**Entries shown**
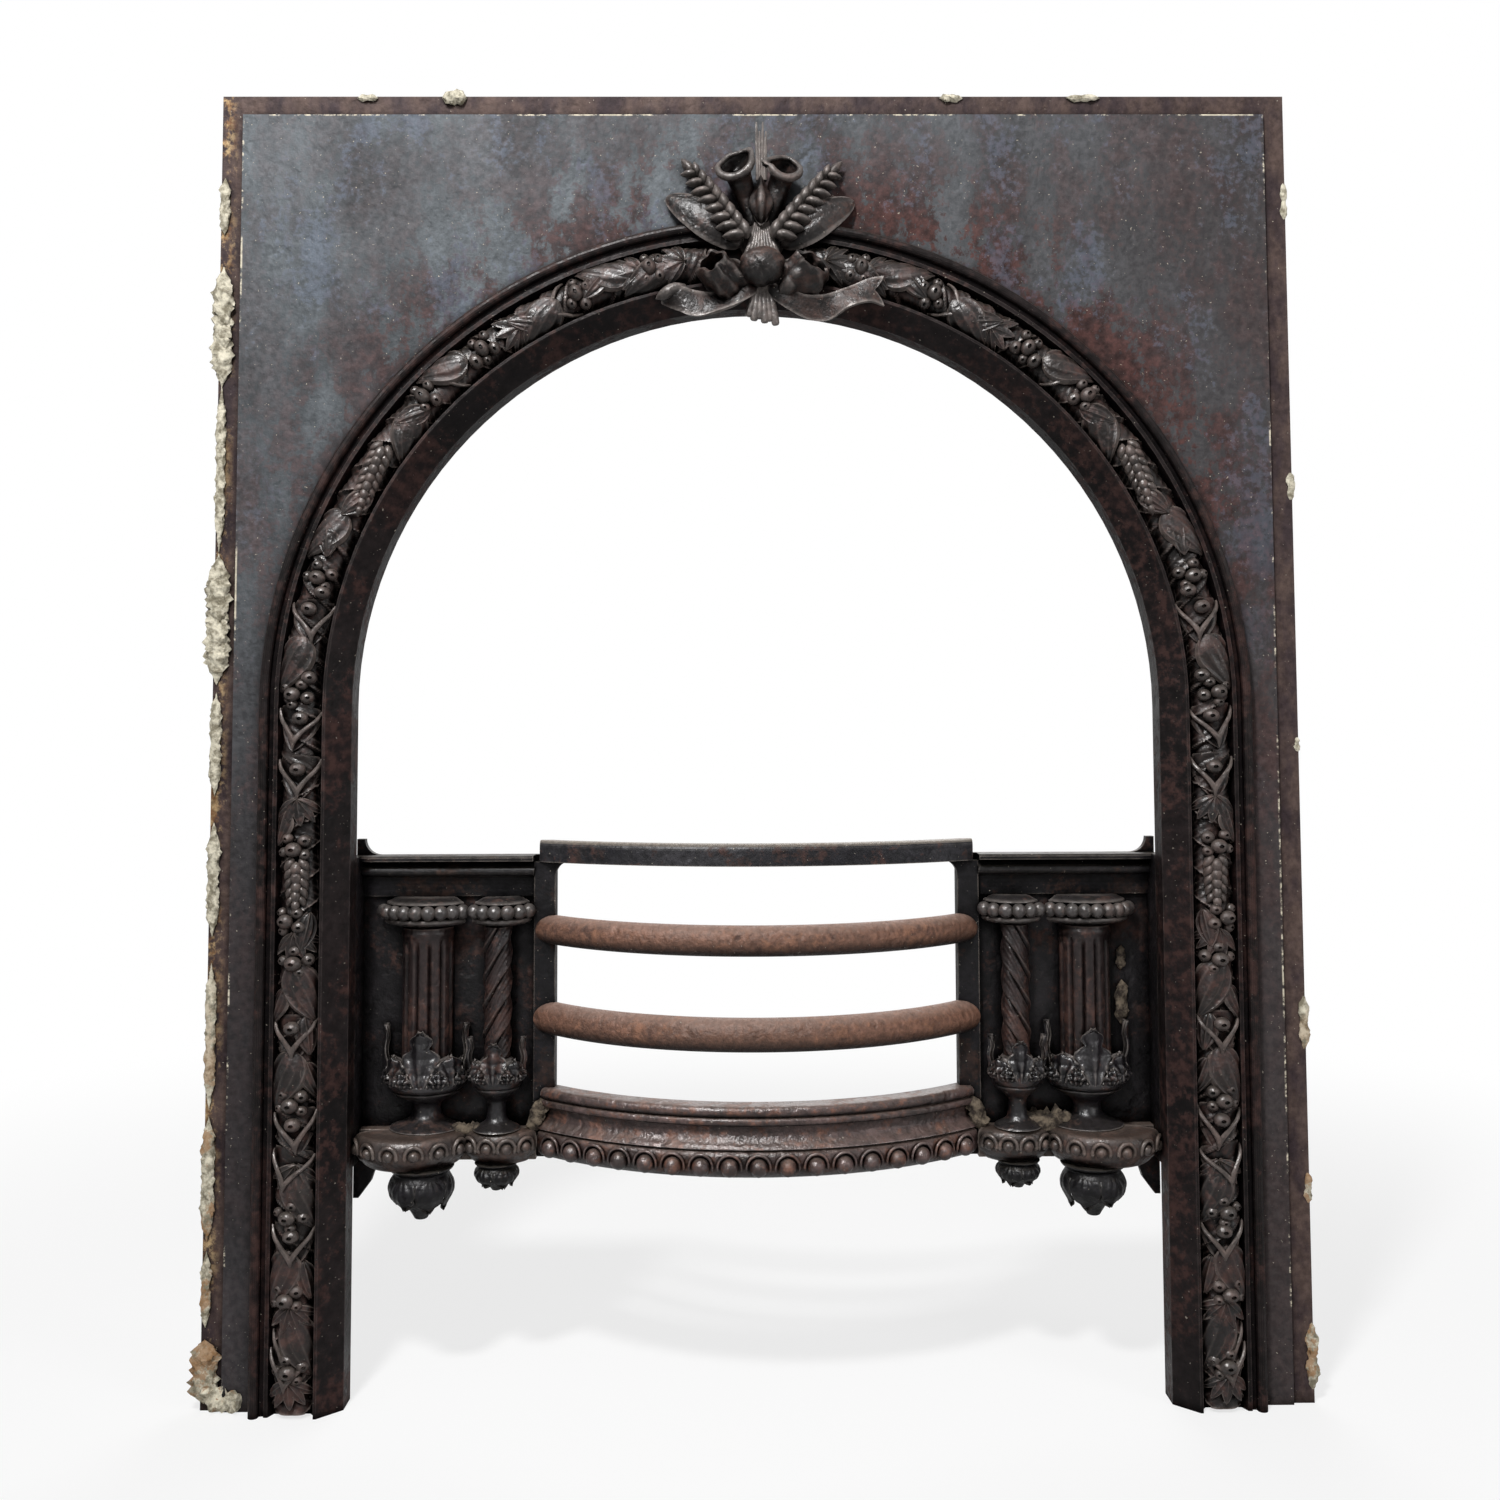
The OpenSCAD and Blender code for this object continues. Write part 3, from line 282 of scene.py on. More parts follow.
def edge_wear_and_highlight_mask(tree, geometry, shut_in, look):
    """Where hands and brushes keep an edge bright, and where the edge colour also paints a highlight. A
    carved mesh tells its edges by its points. A CAD mesh has points on edges only, so there a small
    imaginary rounding shows where the edges are."""
    if not look["arris_mm"]:
        return add_node(tree, "MapRange", {"Value": geometry.outputs["Pointiness"], "From Min": 0.52,
                                           "From Max": 0.60, "To Max": look["edge_share"]})
    rounded = add_node(tree, "Bevel", {"Radius": look["arris_mm"] * MM}, samples=4)
    same_way = add_node(tree, "VectorMath", {0: rounded, 1: geometry.outputs["Normal"]},
                        operation="DOT_PRODUCT")
    edge_wear_and_highlight = add_node(tree, "MapRange", {"Value": same_way.outputs["Value"], "From Min": 0.995,
                                         "From Max": 0.90, "To Max": look["edge_share"]})
    open_to_hands_and_light = add_node(tree, "MapRange", {"Value": shut_in, "From Max": 0.3, "To Min": 1.0,
                                                "To Max": 0.0})
    return add_node(tree, "Math", {0: edge_wear_and_highlight, 1: open_to_hands_and_light}, operation="MULTIPLY")


def finish_iron(material, at, colour, rusty, look):
    """Painted shade in the hollows and below, worn edges partly lightened as a painted highlight, dust on
    the ledges and the grain of the sand mould.
    """
    tree = material.node_tree
    geometry = add_node(tree, "NewGeometry")
    upwards = add_node(tree, "SeparateXYZ", {"Vector": geometry.outputs["Normal"]}).outputs["Z"]
    grain_scale = blob_scale(look["grain_mm"])
    grain = add_node(tree, "TexNoise", {"Vector": at, "Scale": grain_scale, "Detail": 4.0,
                                        "Roughness": 0.65})
    pocks = add_node(tree, "TexNoise", {"Vector": at, "Scale": grain_scale * 0.24, "Detail": 2.0})
    pocks = add_node(tree, "MapRange", {"Value": pocks, "From Min": 0.30, "From Max": 0.45})
    lumps = add_node(tree, "TexNoise", {"Vector": at, "Scale": blob_scale(look["lump_mm"]),
                                        "Detail": 3.0, "Roughness": 0.6})
    uneven = add_node(tree, "MapRange", {"Value": lumps, "From Min": 0.35, "From Max": 0.65,
                                         "To Min": 1 - look["uneven"], "To Max": 1 + look["uneven"]})
    flecks = add_node(tree, "TexNoise", {"Vector": at, "Scale": blob_scale(FLECK_MM), "Detail": 1.0})
    flecks = add_node(tree, "MapRange", {"Value": flecks, "From Min": 0.76, "From Max": 0.80,
                                         "To Max": look["flecks"]})

    # Painted shade: where the iron is shut in, its colour goes towards the hollow colour, as if shade fell
    # there.
    cavity = add_node(tree, "AmbientOcclusion", {"Distance": look["hollow_mm"] * MM}, samples=6)
    shut_in = add_node(tree, "MapRange", {"Value": cavity.outputs["AO"], "From Min": 0.97,
                                          "From Max": 0.40, "To Max": 0.95})
    # Edges lightened in the edge colour: wear, and partly a painted highlight.
    edge_wear_and_highlight = add_node(tree, "Math", {0: edge_wear_and_highlight_mask(tree, geometry, shut_in, look), 1: uneven},
                      operation="MULTIPLY")
    # Painted shade on faces that look down, in the hollow colour.
    under = add_node(tree, "MapRange", {"Value": upwards, "From Min": -0.05, "From Max": -0.75,
                                        "To Max": look["soot_below"]})
    level = add_node(tree, "MapRange", {"Value": upwards, "From Min": 0.45, "From Max": 0.95,
                                        "To Max": look["dust_share"]})
    dusty = add_node(tree, "Math", {0: level, 1: grain}, operation="MULTIPLY")
    colour = add_node(tree, "Mix", {"Factor": 1.0, "A": colour, "B": uneven},
                      data_type="RGBA", blend_type="MULTIPLY")
    # Coats in turn: painted shade in the hollows, worn edges with a painted highlight, painted shade below,
    # dust and flecks.
    for share, coat in ((shut_in, look["hollow"]), (edge_wear_and_highlight, look["edge"]), (under, look["hollow"]),
                        (dusty, look["dust"]), (flecks, FLECK_COLOUR)):
        colour = add_node(tree, "Mix", {"Factor": share, "A": colour, "B": hex_linear(coat)},
                          data_type="RGBA")

    gloss = add_node(tree, "MapRange", {"Value": shut_in, "From Max": 0.8, "To Min": look["sheen"],
                                        "To Max": look["sheen"] * 0.1})
    dull = add_node(tree, "MapRange", {"Value": rusty, "To Min": look["rough"],
                                       "To Max": min(1, look["rough"] + 0.22)})
    dull = add_node(tree, "Math", {0: grain, 1: 0.16, 2: dull}, operation="MULTIPLY_ADD")
    relief = add_node(tree, "Math", {0: grain, 1: pocks}, operation="ADD")
    relief = add_node(tree, "Math", {0: lumps, 1: 1.5, 2: relief}, operation="MULTIPLY_ADD")
    bump = add_node(tree, "Bump", {"Height": relief, "Distance": look["grain_depth_mm"] * MM})
    surface = add_node(tree, "BsdfPrincipled", {
        "Base Color": colour, "Roughness": dull, "Normal": bump, "Metallic": look["metallic"],
        "Specular IOR Level": gloss})
    # Under the link stays the gloss of an open face, for an export that can't carry the link.
    surface.inputs["Specular IOR Level"].default_value = look["sheen"]
    add_node(tree, "OutputMaterial", {"Surface": surface})
    return material


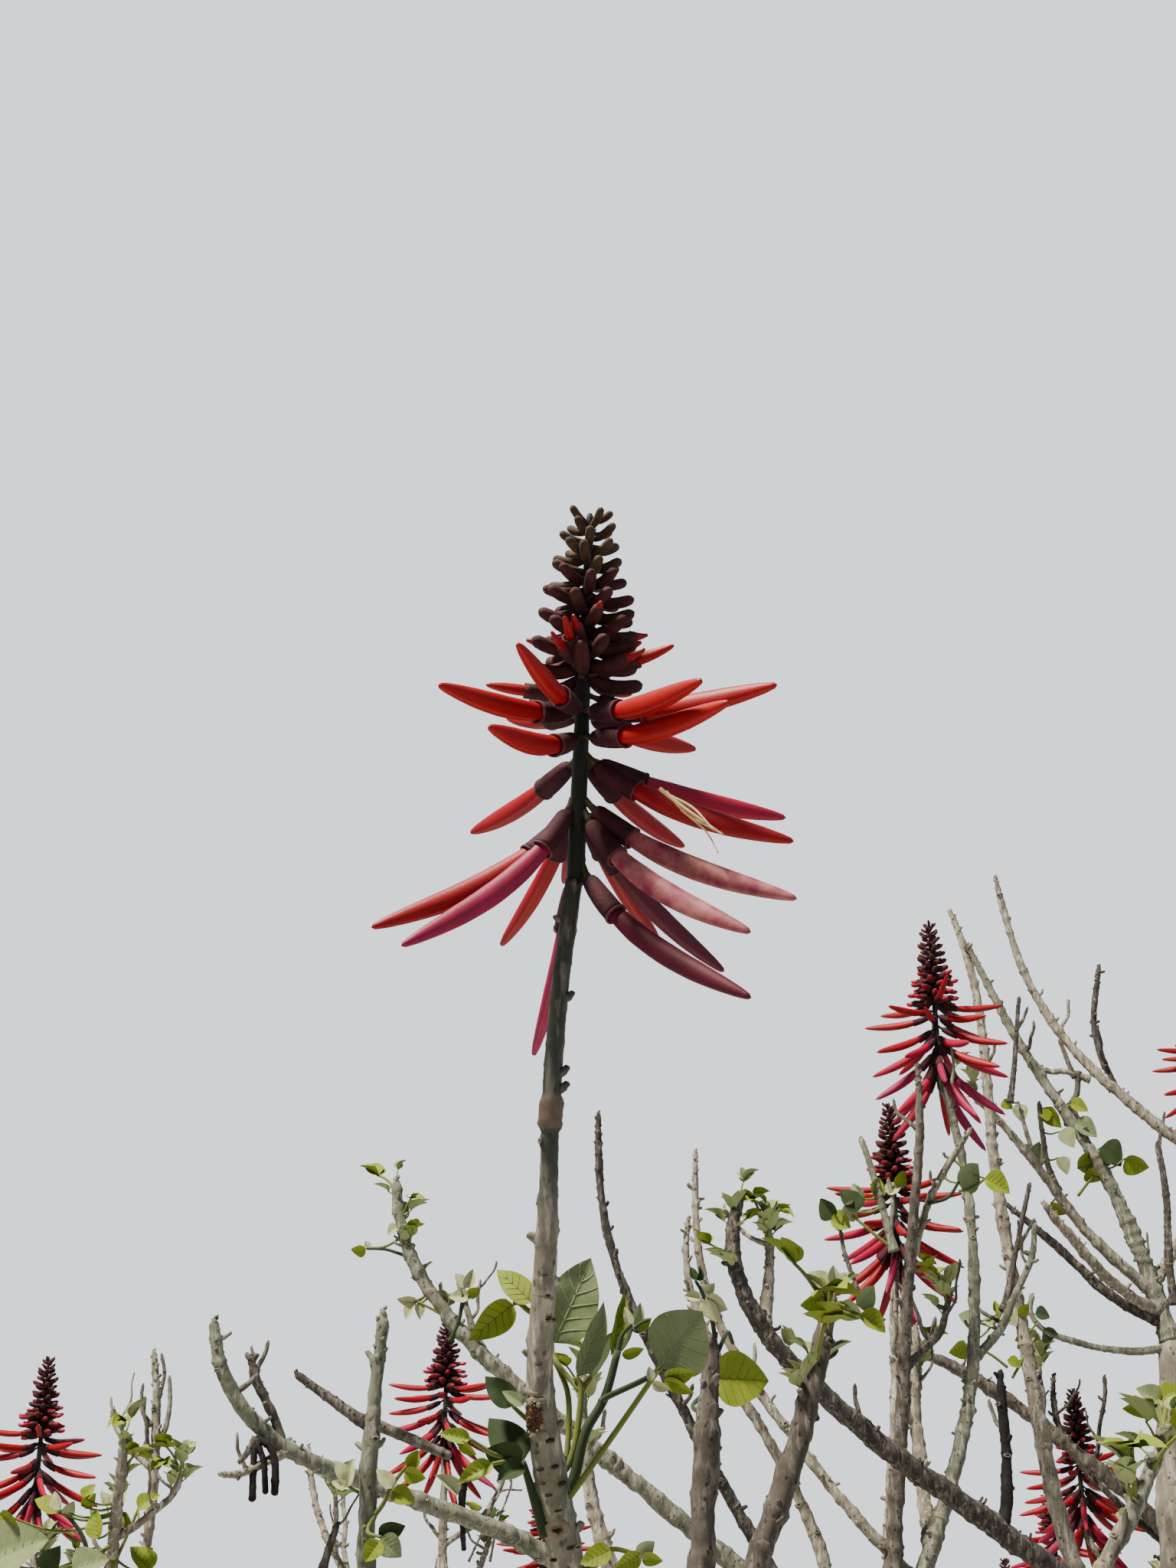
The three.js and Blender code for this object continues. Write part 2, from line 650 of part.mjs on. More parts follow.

**Description of the task**
How many of the lines above include the string "this"? Answer with the number only.

**Solved exercise**
2